Maize precision seeding scheme based on multi-sensor information fusion

Abstract

Seeding plays a crucial role in agricultural production. The traditional mechanized seeding suffers from inefficiencies, low precision, and lack of control, which makes it inadequate for the high demands of the modern precision agriculture, such as the high speed, high precision, and real-time control. Therefore, this study proposes a precision seeding scheme based on multi-sensor information fusion. The system uses a Controller Area Network bus to collect and analyze data from multiple sensors for accurately controlling the seeding and fertilization mechanisms and real-time monitoring the operational conditions. In addition, the structural design, functional development, and field testing of the proposed seeding scheme are analyzed. A dual-speed measurement method, which employs an encoder and a Global Navigation Satellite System receiver, is then used to develop the motor drive model.

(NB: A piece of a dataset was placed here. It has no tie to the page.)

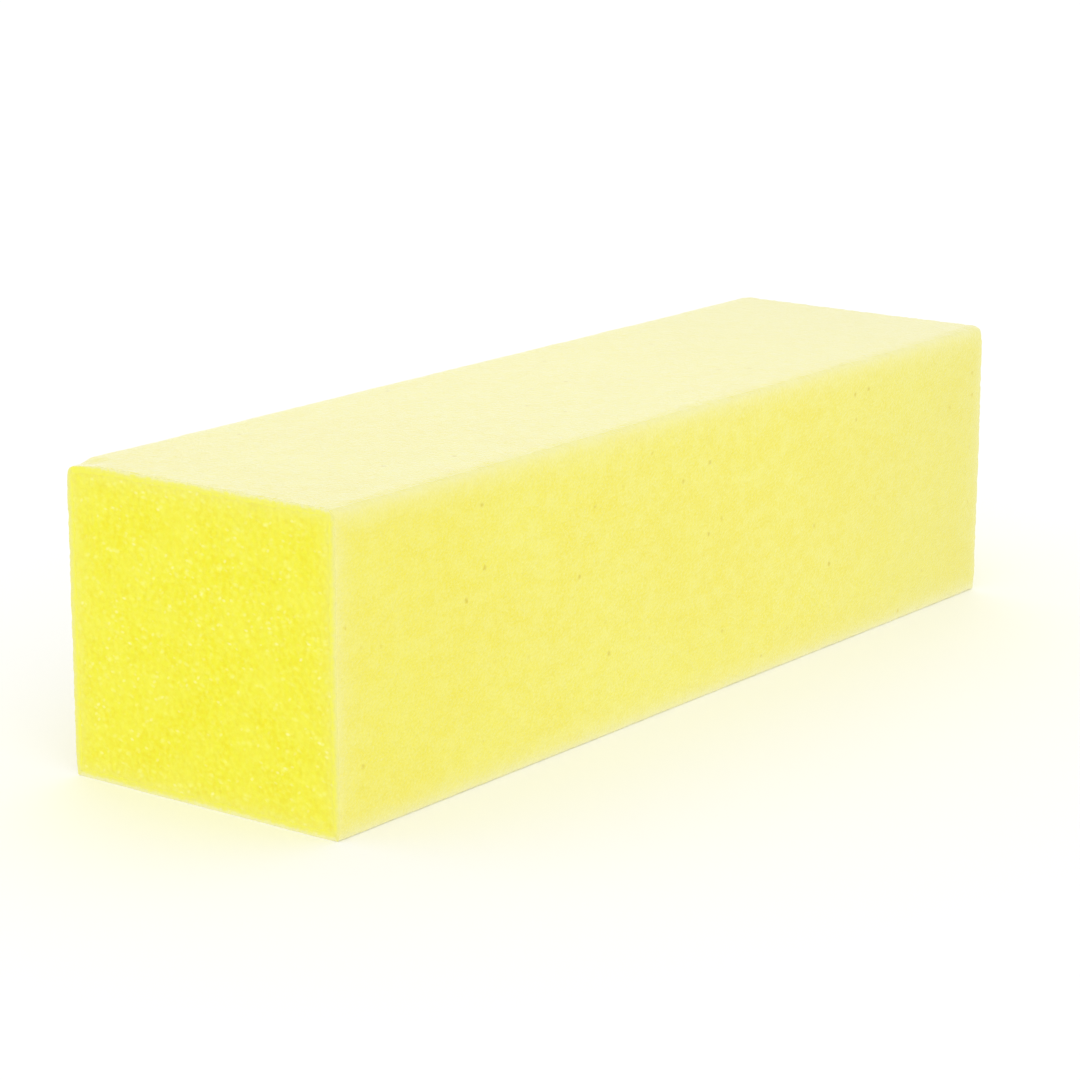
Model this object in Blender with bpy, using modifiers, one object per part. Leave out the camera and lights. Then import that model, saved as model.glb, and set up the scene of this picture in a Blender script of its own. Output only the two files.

The test results show that the maximum average error in motor speed does not exceed 1.5 %. The system can accurately alarm for seeding and fertilization faults reaching a 100 % success rate, with no missed or false alarms. The incorporated novel features include a field headland switch and a one-click pre-seeding function. During the lifting and lowering of the seeder, the motor stop and start success rate also reach 100 %, with a system response time <0.7 s. The pre-seeding time can be arbitrarily set, which allows to avoid the issue of no seeds falling at the start of the seeder. Moreover, the wind pressure measurement of the system has an average relative error of 0.83 %. The long-term operation tests show no faults, and all the functions remain normal. Furthermore, the field test results show an average qualified seeding rate of 94.81 % and an average seed spacing variation coefficient of 14.1 %, which demonstrates the high accuracy and stability of the system.